While current multimodal large language models (MLLMs) achieve strong performance on standard benchmarks, their visual-language grounding capabilities—particularly in handling ambiguous references, spatial relations, and unlocalizable queries—remain poorly characterized and likely far from human-level proficiency. Method: We introduce GroundingME, the first four-dimensional fine-grained grounding benchmark, evaluating discriminative grounding, spatial relation understanding, constrained-condition grounding, and rejection of unlocalizable queries. We further propose test-time reasoning path re-ranking and rejection-aware data-mixing fine-tuning. Contribution/Results: GroundingME reveals that state-of-the-art MLLMs achieve only 45.1% average grounding accuracy and near-zero rejection capability (0%). Our methods improve complex grounding performance by 2.9% and achieve 27.9% rejection accuracy. The benchmark is constructed via automated generation followed by rigorous human verification, ensuring reproducibility and high evaluation fidelity.

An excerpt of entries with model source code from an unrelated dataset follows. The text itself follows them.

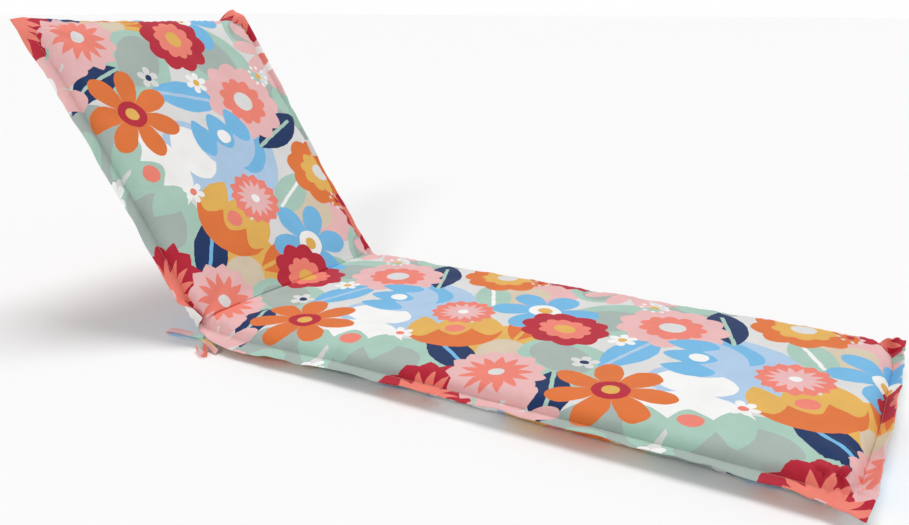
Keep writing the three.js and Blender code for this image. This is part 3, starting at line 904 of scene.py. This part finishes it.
class Spot:
    """A motif's own coordinates: 1 is its size, and they wrap round with the print's repeat."""

    def __init__(self, shader, cloth, u, v, size, turn):
        half = np.array(REPEAT) / 2
        low, high = (u - half[0], v - half[1], -1), (u + half[0], v + half[1], 1)
        wrapped = shader.vector("WRAP", cloth, high, low)
        place = shader.node("ShaderNodeMapping", {"vector_type": "TEXTURE"}, {
            "Vector": wrapped, "Location": (u, v, 0), "Rotation": (0, 0, math.radians(turn)),
            "Scale": (size, size, 1)})
        self.x = shader.node("ShaderNodeSeparateXYZ", {}, {0: place}, 0)
        self.y = Socket(shader, self.x.output.node.outputs[1])
        self.radius = shader.vector("LENGTH", place, output=1)
        self.angle = self.y.math("ARCTAN2", self.y, self.x)

    def lobes(self, count):
        """Round lobes about the middle: |cos(n a / 2)|, from 0 in a notch to 1 at a tip."""
        turned = self.angle * (count / 2)
        return abs(turned.math("COSINE", turned))

    def saw(self, count):
        """Pointed teeth about the middle, from 0 to 1."""
        turned = self.angle * (count / (2 * math.pi))
        return turned.math("PINGPONG", turned, 0.5) * 2


def pebble(spot, parts):
    """A round stone shape, flatter one way, with a smaller one set in it off its middle."""
    flat = spot.y * 1.35
    whole = spot.x * spot.x + flat * flat
    return [whole < 1, whole + spot.x * 0.5 < 0.32]


def leaf(spot, parts):
    """Two arcs that meet in points, with a rib down the middle that stops short of the tip."""
    edge = (1 - spot.x * spot.x) * 0.42
    height = abs(spot.y)
    return [height < edge, (height < 0.045) * (spot.x < 0.62) * (height < edge)]


def daisy(spot, parts):
    """Deeply notched round petals about a disc with a ring in it."""
    return [spot.radius < spot.lobes(parts) ** 0.55 * 0.72 + 0.28, spot.radius < 0.3, spot.radius < 0.14]


def rosette(spot, parts):
    """Three scalloped rounds, one in another."""
    lobes = spot.lobes(parts)
    return [spot.radius < lobes * 0.13 + 0.87, spot.radius < lobes * 0.1 + 0.5, spot.radius < 0.24]


def ruffle(spot, parts):
    """A toothed round, with a star of the same teeth and a small disc in it."""
    teeth = spot.saw(parts)
    return [spot.radius < teeth * 0.14 + 0.84, spot.radius < 0.72 - teeth * 0.3, spot.radius < 0.16]


def cup(spot, parts):
    """A half round below a row of arched petal tips, with a lower row in front of it."""
    tips = abs(spot.x.math("COSINE", spot.x * (math.pi * parts / 2)))
    bowl = spot.radius < 0.95
    return [bowl * (spot.y < tips * 0.42 + 0.28), bowl * (spot.y < tips * -0.34 - 0.02), spot.radius < 0.2]


def beads(spot, parts):
    """Dots in a ring about one dot."""
    arc = 1 - spot.lobes(parts)
    off = abs(spot.radius - 0.74)
    return [arc * 0.9 + off * 1.6 < 0.26, spot.radius < 0.26]


KINDS = {kind.__name__: kind for kind in (pebble, leaf, daisy, rosette, ruffle, cup, beads)}


def printed(shader, cloth):
    """The print at a place on the cloth in mm: every motif's parts painted over the ones before."""
    color = linear("off_white")
    for kind, u, v, size, turn, parts, names in MOTIFS:
        masks = KINDS[kind](Spot(shader, cloth, u, v, size, turn), parts)
        for mask, name in zip(masks, names.split()):
            color = shader.mix(mask, color, linear(name))
    return color


# The cloth's own surface: the weave's pitch, the unevenness of the print's edges, and its finish
WEAVE_MM = 0.75
PRINT_WOBBLE = 5
BUMP_MM = 0.12


def cloth_shader(name, paint):
    """Printed plain weave: two sets of threads in a bump, a faint mottle, and a soft sheen."""
    shader = Shader(name)
    uv = shader.node("ShaderNodeUVMap", {"uv_map": "cloth"}, {})
    flat = shader.vector("SCALE", uv)
    shader.feed(flat.output.node.inputs["Scale"], 1 / MM)
    wobble = shader.vector("SUBTRACT", shader.noise(flat, 0.045, output=1), (0.5, 0.5, 0.5))
    moved = shader.vector("MULTIPLY_ADD", wobble, (PRINT_WOBBLE, PRINT_WOBBLE, 0), flat)
    color = paint(shader, moved)

    x = shader.node("ShaderNodeSeparateXYZ", {}, {0: flat}, 0)
    y = Socket(shader, x.output.node.outputs[1])
    over = x.math("SINE", x * (2 * math.pi / WEAVE_MM))
    under = y.math("SINE", y * (2 * math.pi / WEAVE_MM))
    slubs = shader.noise(flat, 0.35, detail=3)
    height = over * under * 0.5 + slubs
    mottle = shader.noise(flat, 0.02, detail=4)
    shade = shader.node("ShaderNodeMapRange", {}, {0: mottle * 0.7 + slubs * 0.3, 1: 0.3, 2: 0.7, 3: 0.93, 4: 1.03})
    toned = shader.node("ShaderNodeHueSaturation", {}, {"Value": shade, "Color": color})
    bump = shader.node("ShaderNodeBump", {}, {"Strength": 0.5, "Distance": BUMP_MM * MM, "Height": height})
    shader.set(Base_Color=toned, Normal=bump, Roughness=mottle * 0.15 + 0.58, Sheen_Weight=0.04,
               Sheen_Roughness=0.5, Specular_IOR_Level=0.2)
    return shader.material


def zoned(slant, zones):
    """A paint of plain stretches that start at places along a ribbon, with slanting ends."""
    def paint(shader, cloth):
        x = shader.node("ShaderNodeSeparateXYZ", {}, {0: cloth}, 0)
        slanted = x + Socket(shader, x.output.node.outputs[1]) * slant
        color = linear(zones[0][1])
        for start, name in zones[1:]:
            color = shader.mix(slanted > start, color, linear(name))
        return color
    return paint


TIE_ZONES = {
    "tie_loop": (0.8, [(0, "sage"), (20, "light_pink"), (92, "pale_blue"), (158, "sage")]),
    "tie_curl": (0.8, [(0, "sage"), (12, "coral"), (62, "light_pink"), (84, "coral")]),
    "tie_tail": (-8, [(0, "ochre"), (8, "light_pink")]),
    "tie_knot": (0.8, [(0, "sage"), (44, "grey_sage")]),
}

pad.data.materials.append(cloth_shader("printed_cloth", printed))
for piece in [knot, *ribbons]:
    piece.data.materials.append(cloth_shader(piece.name, zoned(*TIE_ZONES[piece.name])))


def thread_shader():
    """Pale polyester thread, a little shinier than the cloth."""
    shader = Shader("thread")
    place = shader.node("ShaderNodeTexCoord", {}, {}, 3)
    twist = shader.noise(place, 1800, detail=1)
    shader.set(Base_Color=linear("sand"), Roughness=twist * 0.2 + 0.45)
    return shader.material


thread = thread_shader()
for row in stitches:
    row.data.materials.append(thread)


# A broad soft light from overhead, a weaker one from the near side that brings out the folds, and
# a surround that is brightest at the horizon
LIGHTS = {
    "overhead": {"strength": 1.55, "spread": 34, "from": (0.02, 0.34, 1)},
    "near": {"strength": 0.6, "spread": 14, "from": (0.1, -1, 0.62)},
}
SURROUND = [(0.0, (0.9, 0.9, 0.9, 1)), (0.53, (1, 1, 1, 1)), (0.6, (0.5, 0.5, 0.5, 1)), (1.0, (0.44, 0.44, 0.44, 1))]


def make_lights():
    for name, row in LIGHTS.items():
        data = bpy.data.lights.new(name, "SUN")
        data.energy, data.angle = row["strength"], math.radians(row["spread"])
        light = bpy.data.objects.new(name, data)
        light.rotation_mode = "QUATERNION"
        light.rotation_quaternion = Vector(row["from"]).to_track_quat("Z", "Y")
        bpy.context.scene.collection.objects.link(light)


def make_stage():
    """A wide pale floor that runs into an equally pale surround."""
    half = 60
    floor = new_mesh("floor", [(-half, -half, 0), (half, -half, 0), (half, half, 0), (-half, half, 0)],
                     [(0, 1, 2, 3)])
    shader = Shader("floor")
    shader.set(Base_Color=(0.93, 0.93, 0.93, 1), Roughness=0.9, Specular_IOR_Level=0.1)
    floor.data.materials.append(shader.material)

    world = bpy.data.worlds.new("studio")
    world.use_nodes = True
    nodes, links = world.node_tree.nodes, world.node_tree.links
    direction = nodes.new("ShaderNodeTexCoord")
    height = nodes.new("ShaderNodeSeparateXYZ")
    scaled = nodes.new("ShaderNodeMapRange")
    scaled.inputs["From Min"].default_value = -1
    ramp = nodes.new("ShaderNodeValToRGB")
    for element, (place, color) in zip(ramp.color_ramp.elements, SURROUND):
        element.position, element.color = place, color
    for place, color in SURROUND[2:]:
        ramp.color_ramp.elements.new(place).color = color
    links.new(direction.outputs["Generated"], height.inputs[0])
    links.new(height.outputs["Z"], scaled.inputs["Value"])
    links.new(scaled.outputs["Result"], ramp.inputs["Fac"])
    links.new(ramp.outputs["Color"], nodes["Background"].inputs["Color"])
    bpy.context.scene.world = world
    bpy.context.scene.view_settings.view_transform = "Standard"


make_lights()
make_stage()
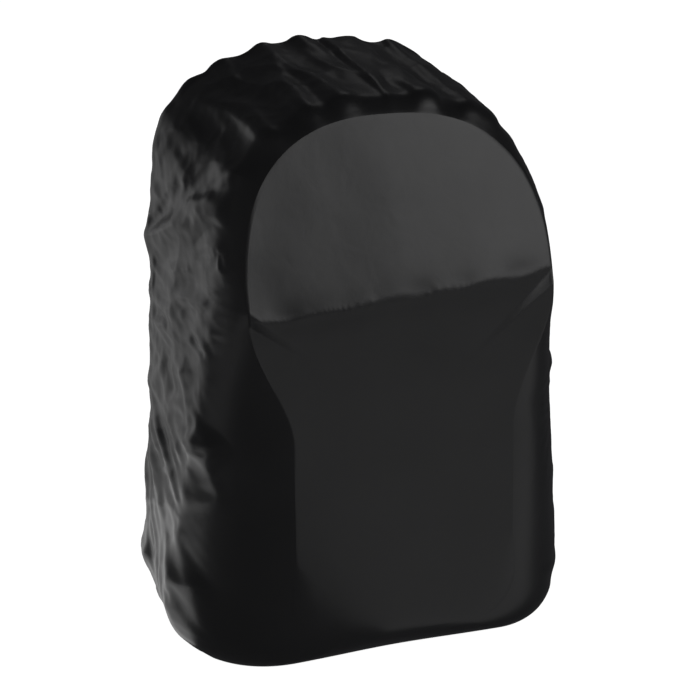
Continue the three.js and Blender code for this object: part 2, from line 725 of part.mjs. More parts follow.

Visual grounding, localizing objects from natural language descriptions, represents a critical bridge between language and vision understanding. While multimodal large language models (MLLMs) achieve impressive scores on existing benchmarks, a fundamental question remains: can MLLMs truly ground language in vision with human-like sophistication, or are they merely pattern-matching on simplified datasets? Current benchmarks fail to capture real-world complexity where humans effortlessly navigate ambiguous references and recognize when grounding is impossible. To rigorously assess MLLMs' true capabilities, we introduce GroundingME, a benchmark that systematically challenges models across four critical dimensions: (1) Discriminative, distinguishing highly similar objects, (2) Spatial, understanding complex relational descriptions, (3) Limited, handling occlusions or tiny objects, and (4) Rejection, recognizing ungroundable queries. Through careful curation combining automated generation with human verification, we create 1,005 challenging examples mirroring real-world complexity. Evaluating 25 state-of-the-art MLLMs reveals a profound capability gap: the best model achieves only 45.1% accuracy, while most score 0% on rejection tasks, reflexively hallucinating objects rather than acknowledging their absence, raising critical safety concerns for deployment. We explore two strategies for improvements: (1) test-time scaling selects optimal response by thinking trajectory to improve complex grounding by up to 2.9%, and (2) data-mixture training teaches models to recognize ungroundable queries, boosting rejection accuracy from 0% to 27.9%. GroundingME thus serves as both a diagnostic tool revealing current limitations in MLLMs and a roadmap toward human-level visual grounding.